REQUIREMENT:
Repeat the listing in full, word for word.

RECORDS FOR THIS TASK:

================

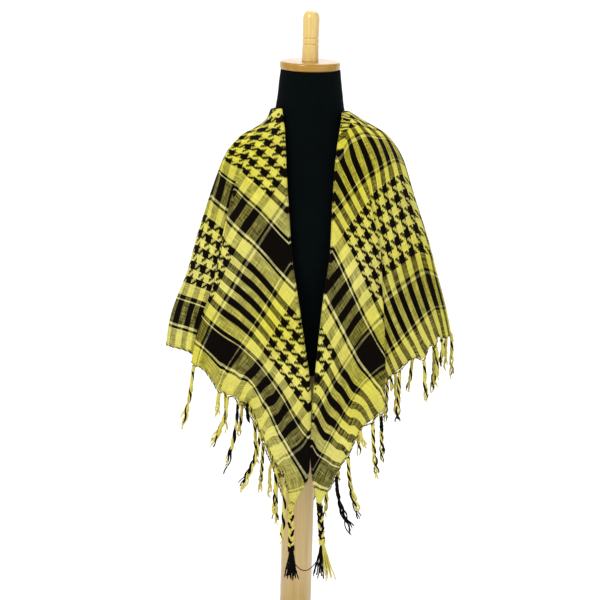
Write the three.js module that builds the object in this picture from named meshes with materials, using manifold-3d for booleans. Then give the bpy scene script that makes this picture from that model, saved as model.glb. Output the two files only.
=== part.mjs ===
// Keffiyeh square scarf, folded on its diagonal and worn as a shawl on a child's limbless dress form.
//
// Millimetres, +Z up, front of the form towards -Y. The origin is on the floor, under the middle of
// the stand. The scarf is one square of thin cotton folded to a double triangle: the fold runs from
// one front corner up around the neck and down to the other front corner, and the two loose corners
// hang behind the pole. Each layer is a thin wall laid over rings that go round the form.
import * as THREE from 'three';
import { mergeVertices } from 'three/addons/utils/BufferGeometryUtils.js';
import Module from 'manifold-3d';

const wasm = await Module();
wasm.setup();

// ---- driving sizes ------------------------------------------------------------------------------
const GAP = 0.3; // between pieces that touch
const CLOTH = 1.2; // thickness of one layer of cloth
const LAYER_STEP = 4; // from the face of the outer layer in to the face of the under layer
const BASE_RADIUS = 160;
const BASE_HEIGHT = 22;
const POLE_RADIUS = 24;
const TORSO_BOTTOM = 547;
const NECK_TOP = 988;
const DISC_RADIUS = 43.5;
const DISC_HEIGHT = 12;
const PEG_HEIGHT = 72;
const FRINGE_PITCH = 38; // between two knotted tassels along the hem
const HEM_CORD = 2.2; // radius of the twisted edge that the tassels hang from

// Rows of a table as objects, from the names of its columns.
const table = (names, rows) => {
  const keys = names.split(' ');
  return rows.map((row) => Object.fromEntries(keys.map((key, i) => [key, row[i]])));
};

// Rings of the outer layer from the neckline down. Heights are given at the side, front and back of
// a ring, half widths to the left and right of the stand, depths to the front and back, and the two
// edges of the front opening as places across.
const RINGS = table('name side fore aft left right front back edgeL edgeR', [
  ['neckline', 928, 940, 915, 56, 60, 54, 66, -41, 51],
  ['collar', 913, 920, 900, 63, 86, 64, 74, -38, 48],
  ['yoke', 901, 900, 884, 78, 108, 73, 80, -35, 45],
  ['shoulder', 888, 875, 862, 99, 121, 82, 85, -33, 42],
  ['tip', 864, 845, 832, 120, 136, 89, 89, -31, 40],
  ['sleeve', 825, 800, 788, 136, 151, 95, 92, -27, 39],
  ['chest', 754, 735, 725, 155, 178, 101, 95, -21, 38],
  ['ribs', 690, 670, 660, 170, 197, 105, 100, -10, 30],
  ['waist', 628, 610, 600, 194, 215, 108, 105, 0, 25],
  ['hip', 573, 548, 535, 204, 226, 109, 107, 9, 21],
  ['flap', 500, 455, 420, 206, 228, 108, 107, 12, 18],
  ['point', 470, 402, 360, 206, 228, 107, 105, 10, 22],
  ['tail', 440, 361, 300, 206, 228, 105, 102, -11, 31],
  ['corner', 400, 300, 205, 206, 228, 104, 92, -14, 34],
]);

// Height of the hem, from the middle of the back (across 0) round to the front opening (across 1),
// for the outer layer and for the under layer, which shows below it in two places.
const HEM_LEFT = table('across outer under', [
  [0, 215, 228],
  [0.03, 285, 298],
  [0.06, 350, 362],
  [0.1, 420, 430],
  [0.15, 470, 478],
  [0.22, 515, 522],
  [0.3, 550, 556],
  [0.4, 572, 580],
  [0.52, 584, 594],
  [0.64, 579, 589],
  [0.745, 566, 578],
  [0.82, 528, 536],
  [0.88, 507, 496],
  [0.91, 478, 468],
  [0.945, 418, 430],
  [1, 362, 372],
]);
const HEM_RIGHT = table('across outer under', [
  [0, 215, 228],
  [0.03, 285, 298],
  [0.06, 350, 362],
  [0.1, 422, 432],
  [0.15, 474, 482],
  [0.22, 522, 530],
  [0.3, 562, 570],
  [0.4, 592, 600],
  [0.52, 606, 616],
  [0.62, 601, 612],
  [0.715, 575, 587],
  [0.785, 557, 568],
  [0.815, 534, 544],
  [0.85, 516, 526],
  [0.888, 500, 508],
  [0.918, 474, 472],
  [0.952, 424, 416],
  [1, 361, 369],
]);

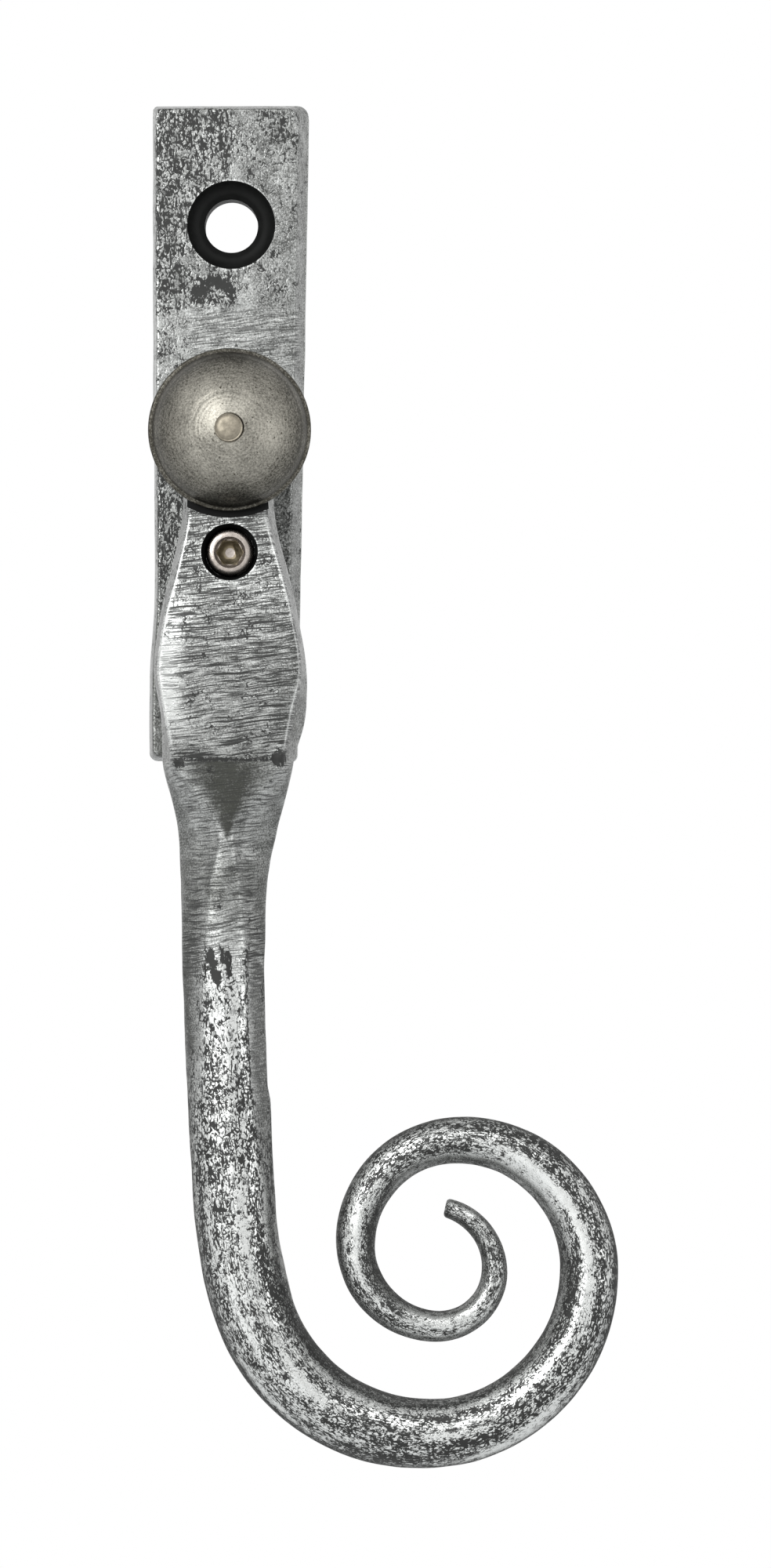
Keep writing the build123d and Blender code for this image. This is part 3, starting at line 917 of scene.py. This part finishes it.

================

PROBLEM SOLUTION:
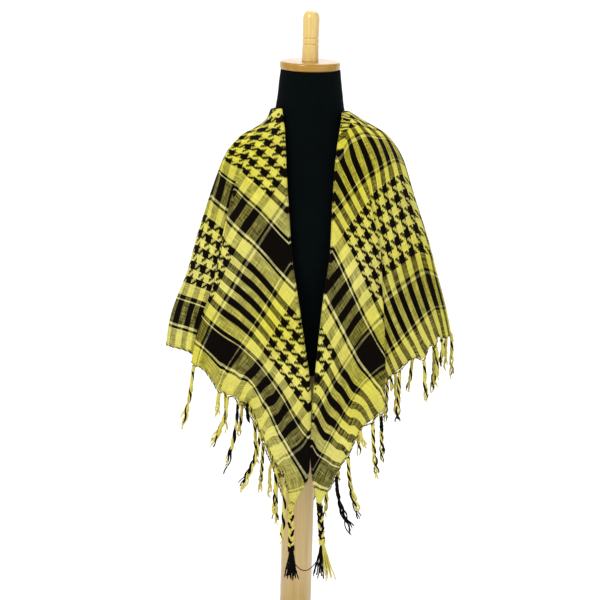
Write the three.js module that builds the object in this picture from named meshes with materials, using manifold-3d for booleans. Then give the bpy scene script that makes this picture from that model, saved as model.glb. Output the two files only.
=== part.mjs ===
// Keffiyeh square scarf, folded on its diagonal and worn as a shawl on a child's limbless dress form.
//
// Millimetres, +Z up, front of the form towards -Y. The origin is on the floor, under the middle of
// the stand. The scarf is one square of thin cotton folded to a double triangle: the fold runs from
// one front corner up around the neck and down to the other front corner, and the two loose corners
// hang behind the pole. Each layer is a thin wall laid over rings that go round the form.
import * as THREE from 'three';
import { mergeVertices } from 'three/addons/utils/BufferGeometryUtils.js';
import Module from 'manifold-3d';

const wasm = await Module();
wasm.setup();

// ---- driving sizes ------------------------------------------------------------------------------
const GAP = 0.3; // between pieces that touch
const CLOTH = 1.2; // thickness of one layer of cloth
const LAYER_STEP = 4; // from the face of the outer layer in to the face of the under layer
const BASE_RADIUS = 160;
const BASE_HEIGHT = 22;
const POLE_RADIUS = 24;
const TORSO_BOTTOM = 547;
const NECK_TOP = 988;
const DISC_RADIUS = 43.5;
const DISC_HEIGHT = 12;
const PEG_HEIGHT = 72;
const FRINGE_PITCH = 38; // between two knotted tassels along the hem
const HEM_CORD = 2.2; // radius of the twisted edge that the tassels hang from

// Rows of a table as objects, from the names of its columns.
const table = (names, rows) => {
  const keys = names.split(' ');
  return rows.map((row) => Object.fromEntries(keys.map((key, i) => [key, row[i]])));
};

// Rings of the outer layer from the neckline down. Heights are given at the side, front and back of
// a ring, half widths to the left and right of the stand, depths to the front and back, and the two
// edges of the front opening as places across.
const RINGS = table('name side fore aft left right front back edgeL edgeR', [
  ['neckline', 928, 940, 915, 56, 60, 54, 66, -41, 51],
  ['collar', 913, 920, 900, 63, 86, 64, 74, -38, 48],
  ['yoke', 901, 900, 884, 78, 108, 73, 80, -35, 45],
  ['shoulder', 888, 875, 862, 99, 121, 82, 85, -33, 42],
  ['tip', 864, 845, 832, 120, 136, 89, 89, -31, 40],
  ['sleeve', 825, 800, 788, 136, 151, 95, 92, -27, 39],
  ['chest', 754, 735, 725, 155, 178, 101, 95, -21, 38],
  ['ribs', 690, 670, 660, 170, 197, 105, 100, -10, 30],
  ['waist', 628, 610, 600, 194, 215, 108, 105, 0, 25],
  ['hip', 573, 548, 535, 204, 226, 109, 107, 9, 21],
  ['flap', 500, 455, 420, 206, 228, 108, 107, 12, 18],
  ['point', 470, 402, 360, 206, 228, 107, 105, 10, 22],
  ['tail', 440, 361, 300, 206, 228, 105, 102, -11, 31],
  ['corner', 400, 300, 205, 206, 228, 104, 92, -14, 34],
]);

// Height of the hem, from the middle of the back (across 0) round to the front opening (across 1),
// for the outer layer and for the under layer, which shows below it in two places.
const HEM_LEFT = table('across outer under', [
  [0, 215, 228],
  [0.03, 285, 298],
  [0.06, 350, 362],
  [0.1, 420, 430],
  [0.15, 470, 478],
  [0.22, 515, 522],
  [0.3, 550, 556],
  [0.4, 572, 580],
  [0.52, 584, 594],
  [0.64, 579, 589],
  [0.745, 566, 578],
  [0.82, 528, 536],
  [0.88, 507, 496],
  [0.91, 478, 468],
  [0.945, 418, 430],
  [1, 362, 372],
]);
const HEM_RIGHT = table('across outer under', [
  [0, 215, 228],
  [0.03, 285, 298],
  [0.06, 350, 362],
  [0.1, 422, 432],
  [0.15, 474, 482],
  [0.22, 522, 530],
  [0.3, 562, 570],
  [0.4, 592, 600],
  [0.52, 606, 616],
  [0.62, 601, 612],
  [0.715, 575, 587],
  [0.785, 557, 568],
  [0.815, 534, 544],
  [0.85, 516, 526],
  [0.888, 500, 508],
  [0.918, 474, 472],
  [0.952, 424, 416],
  [1, 361, 369],
]);

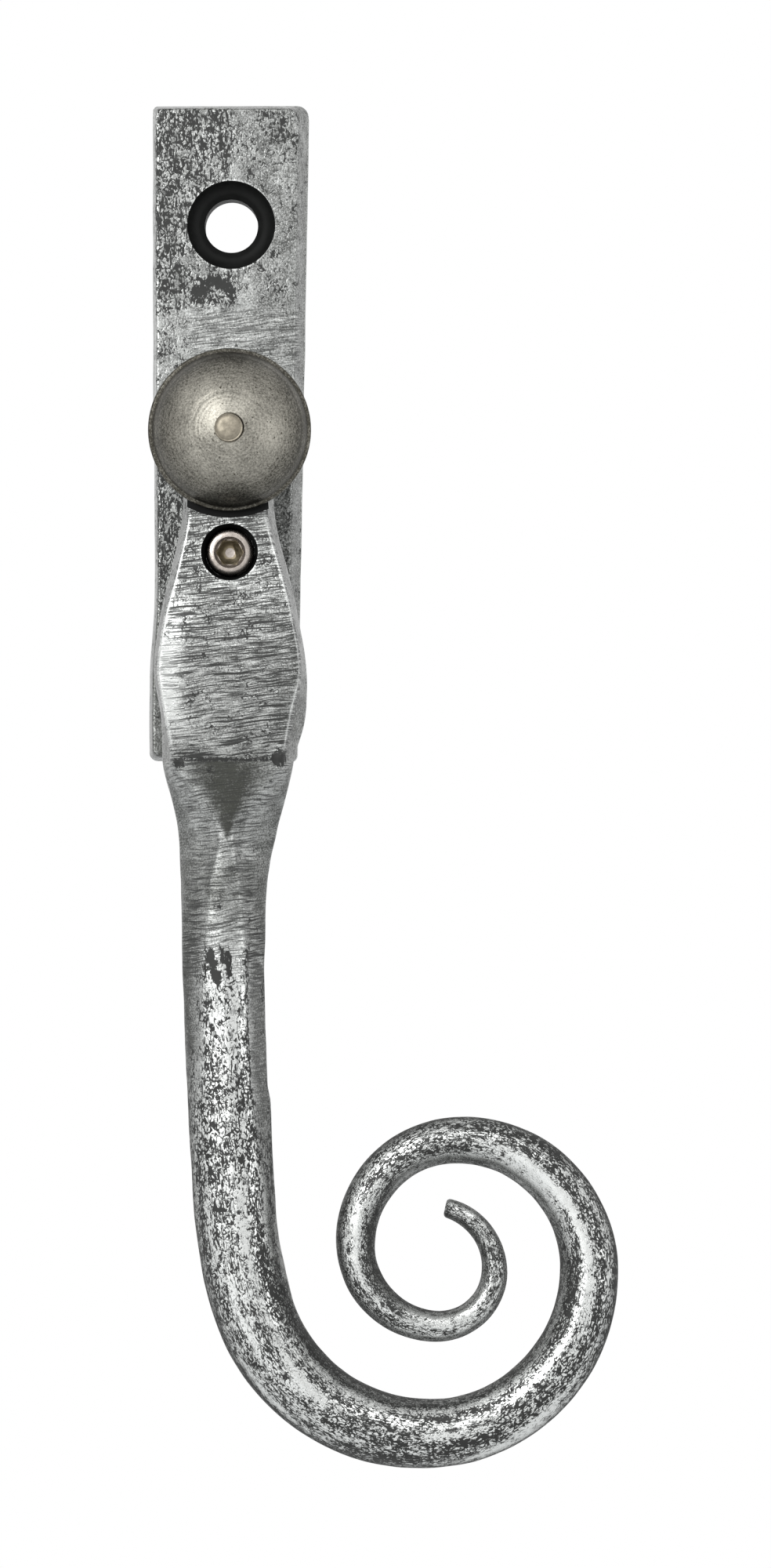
Keep writing the build123d and Blender code for this image. This is part 3, starting at line 917 of scene.py. This part finishes it.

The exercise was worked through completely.